News orgs beg these sites for traffic. They hire SEO people to try to get more traffic. Now they’re also getting to FORCE the internet companies to PAY them for that traffic too?
Some of this may feel hidden within the bill, so let me walk you through the key parts. First, it defines a covered “online platform” as any website, mobile app, or internet services that aggregates or directs users to news articles. That is, any online tool that sends traffic to news sites.
ONLINE PLATFORM.—The term ‘‘online platform’’ means a website, online or mobile application, operating system, digital assistant, or online service that aggregates, displays, provides, distributes, or directs users to news articles, works of journalism, or other content, or portions thereof, generated, created, produced, or owned by eligible digital journalism providers.
To be subject to the mandatory arbitration, such an online platform has to have at least 50 million monthly active users and a market cap over $550 billion (hilariously, currently this would exclude Meta/Facebook, since its market cap has dropped a ton in the last few months and now sits well below $500 billion). So, at this point, it basically applies to Apple, Microsoft, Google, and Amazon properties.
Those are the companies that will be forced to pay up under this scheme. Then, it allows media orgs (which meet certain definitions included in the bill, including having fewer than 1,500 employees) to team up with one another to form a “joint negotiation entity.”
IN GENERAL.—An eligible digital journalism provider shall provide public notice to announce the opportunity for other eligible digital journalism providers to join a joint negotiation entity for the purpose of engaging in joint negotiations with a covered platform under this section, regarding the terms and conditions by which the covered platform may access the content of the eligible digital journalism providers that are members of the joint negotiation entity.

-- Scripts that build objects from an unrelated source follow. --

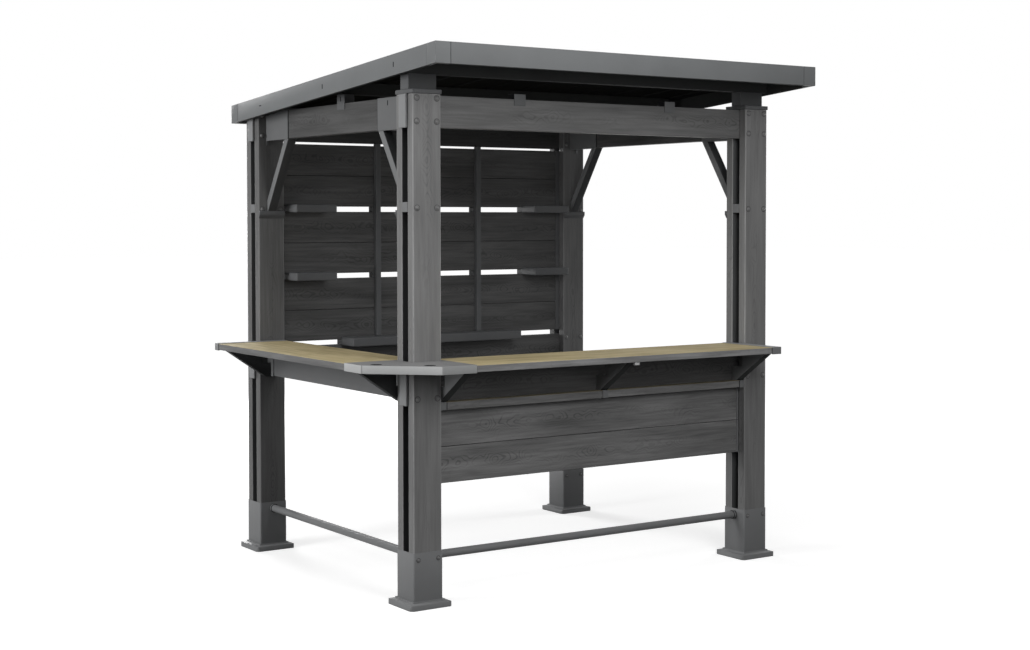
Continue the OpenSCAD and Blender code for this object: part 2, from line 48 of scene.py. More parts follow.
def solidBoxes(node):
    # Corners of each separate solid of a CAD node: points of one triangle take the lowest label
    # among them, over and over, until every solid carries one label
    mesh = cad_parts[node].data
    mesh.calc_loop_triangles()
    co = np.empty(len(mesh.vertices) * 3, np.float32)
    mesh.vertices.foreach_get("co", co)
    tri = np.empty(len(mesh.loop_triangles) * 3, np.int32)
    mesh.loop_triangles.foreach_get("vertices", tri)
    points, which = np.unique(np.round(co.reshape(-1, 3), 5), axis=0, return_inverse=True)
    tri = which.ravel()[tri].reshape(-1, 3)
    label = np.arange(len(points))
    while True:
        low = label.copy()
        np.minimum.at(low, tri.ravel(), np.repeat(label[tri].min(1), 3))
        if (low == label).all():
            break
        label = low[low]
    boxes = [(points[label == k].min(0).astype(float), points[label == k].max(0).astype(float))
             for k in np.unique(label)]
    return sorted(boxes, key=lambda box: tuple(np.round(box[0][[2, 1, 0]], 3)))


def roundRect(width, height, radius, steps):
    # Four quarter circles, anticlockwise from the lower right corner, each set in by the radius
    quarter = np.arange(4)[:, None]
    angle = (quarter - 1 + np.linspace(0, 1, steps + 1)) * np.pi / 2
    sideways = np.where((quarter == 0) | (quarter == 1), 1, -1) * (width / 2 - radius)
    upward = np.where((quarter == 1) | (quarter == 2), 1, -1) * (height / 2 - radius)
    return np.stack([sideways + radius * np.cos(angle), upward + radius * np.sin(angle)], -1).reshape(-1, 2)


def shapeFromRings(rings, uvs, capUvs):
    # Neighbouring rings are joined by one face for each pair of points, and one face closes each end
    count, points = rings.shape[:2]
    i, j = np.meshgrid(np.arange(count - 1), np.arange(points), indexing="ij")
    here, there = i * points + j, i * points + (j + 1) % points
    quads = np.stack([here, there, there + points, here + points], -1).reshape(-1, 4)
    ends = np.arange(points)
    faces = quads.tolist() + [ends[::-1].tolist(), (ends + (count - 1) * points).tolist()]
    loopUvs = np.concatenate([uvs.reshape(-1, 2), capUvs[::-1], capUvs])
    return rings.reshape(-1, 3), faces, loopUvs


apart = {"faces": 1.37, "boards": 7.31, "ends": 0.6}  # metres along the pattern, so that no two look alike


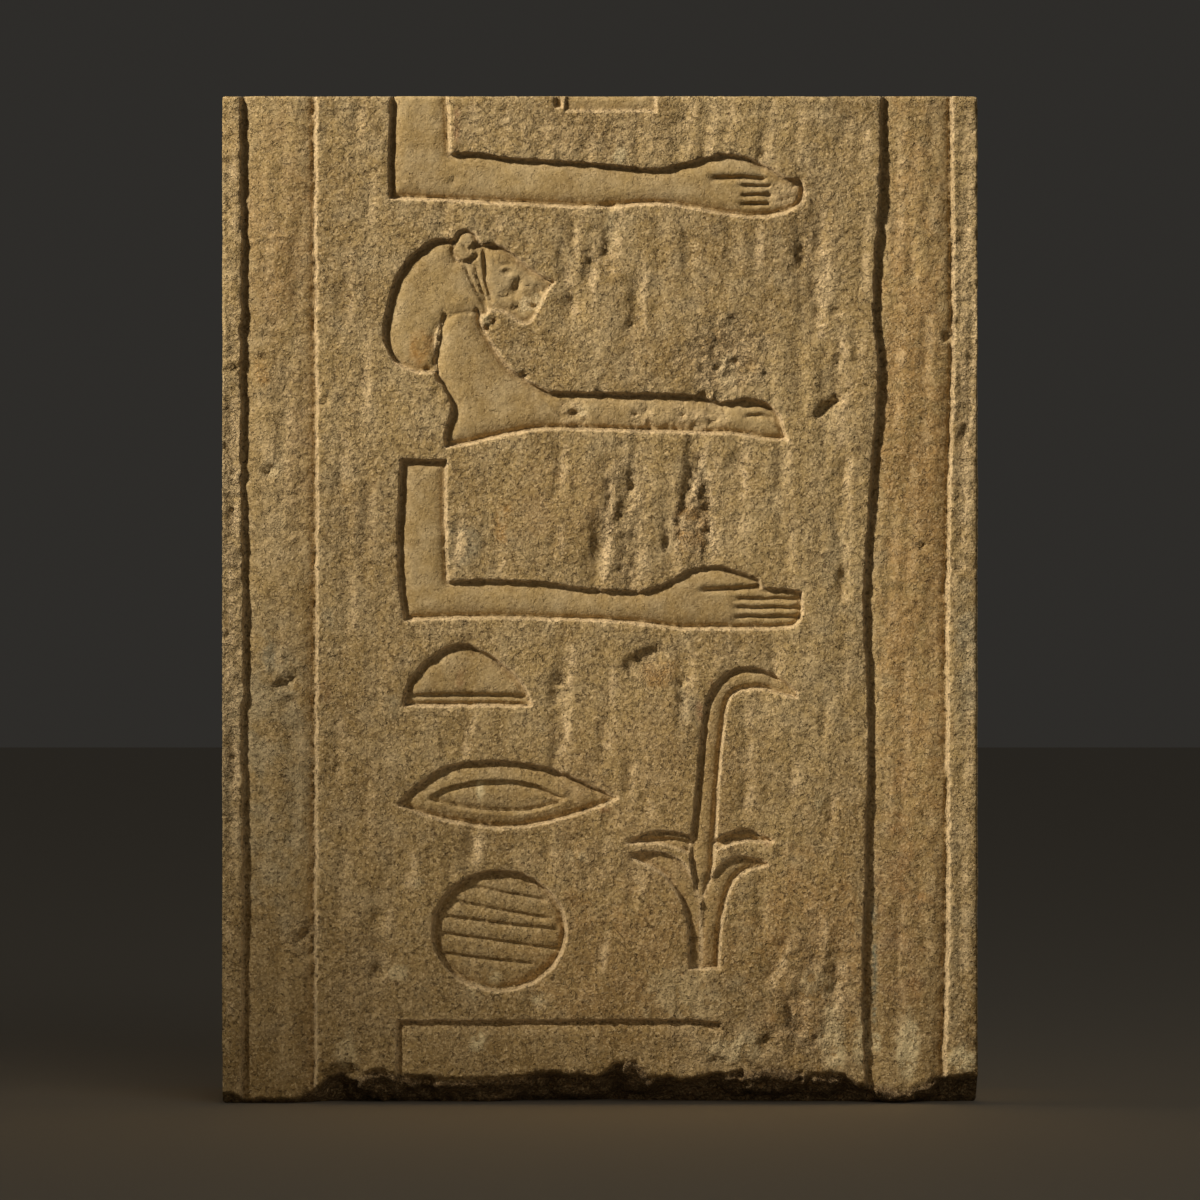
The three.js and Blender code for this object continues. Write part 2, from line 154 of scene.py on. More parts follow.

Okay, so now you’ve got a joint negotiation entity that can negotiate with the four companies listed above. But what the fuck are you negotiating for? The “terms and conditions by which the covered platform may access the content of the eligible digital journalism providers.” Access? What the hell does “access” mean under this law?
I mean, it’s not defined anywhere, because why define the most critical part of this bill? The answer is that the drafters know that it’s ridiculous to come out and say that what they really mean is you need to negotiate over how much these companies will pay to link to digital journalism outfits.
But, linking is a fundamental feature and right on the open internet. Setting up any sort of scheme where websites are being forced to pay to link is fundamentally against the nature of the open web. It sets us off down a very dangerous and very slippery slope.
Anyway, once you have this joint negotiation entity, you literally get to demand payment for links (euphemistically called “access”). And if Google or whoever is like “fuck you, it’s a link, we’re sending you traffic already, why should we pay you for already helping you out?” the joint negotiating entity can force the companies into arbitration where each side submits how much they should pay, and the arbitrator has to pick one side (and not anywhere in the middle).
Also, not agreeing to negotiate — again, to pay for something that no one should ever pay for — under this law is deemed as “not conducting negotiations in good faith.”
And how much are the companies supposed to pay for sending you free traffic? The “fair market value” based on “the investment of the digital publisher.” Really.
This whole thing is based on a fundamental lie that you need a license to link. But that’s just not true. Copyright does not cover links. There is no license to link. And yet the bill pretends there is one:
At any point after a notice is sent to the covered platform to initiate joint negotiations under subsection (a)(2), the eligible digital journalism providers that are members of the joint negotiation entity may jointly deny the covered platform access to content licensed or produced by such eligible digital journalism providers.
Deny access? What? That means… deny them the ability to send you traffic? I mean, look, if digital publications don’t want traffic from Google, they can just set that up technically on their site with robots.txt blocking indexing, and then sending any referral traffic from Google into a black hole. But, fundamentally, this bill is just confused about linking. You don’t need a license to link. You don’t need a license for snippets and the headline. That’s fair use.
The really funny thing about this bill is it refuses to admit it’s a copyright bill in disguise. Platforms have fair use rights to post a snippet of news content along with a link, and the link is just a fundamental way in which the internet works. One that this bill is attempting to break.
Also, that section above where, somewhat hilariously, digital publications can magically tell the big online platforms they are denying them “access,” the bill says that the platforms CANNOT JUST REFUSE TO LINK. I only wish I were joking.
No covered platform may retaliate against an eligible digital journalism provider for participating in a negotiation conducted under section 3, or an arbitration conducted under section 4, including by refusing to index content or changing the ranking, identification, modification, branding, or placement of the content of the eligible digital journalism provider on the covered platform.
Congrats, Senator Klobuchar, you’ve just created a must-carry provision for news aggregators. And here’s the best part: the misinfo providers out there can now effectively force their way into Google News by forming one of these joint negotiating entities, and then pointing to this section and saying “Google refuses to index my content.”
Who knew that Amy Klobuchar wanted to force disinfo peddlers into Google News?
Everything — and I do mean everything — about this bill is ridiculous. It’s a bizarre attempt to do an end-run around antitrust law, copyright law, and common carrier law… to force Google, Apple, Amazon, and Microsoft to pay for linking and sending traffic to digital publishers who are too incompetent to figure out how to properly monetize incoming traffic.
I can’t see how anyone thinks this is a good idea. And, again, I run one of the companies that in theory would “benefit” from this nonsense by getting free money.
I used to just think that Senator Klobuchar was ignorant about how the internet worked. But considering how frequently she releases absolutely ridiculous and dangerous bills about the internet, I’m beginning to realize that she is deliberately seeking to destroy it.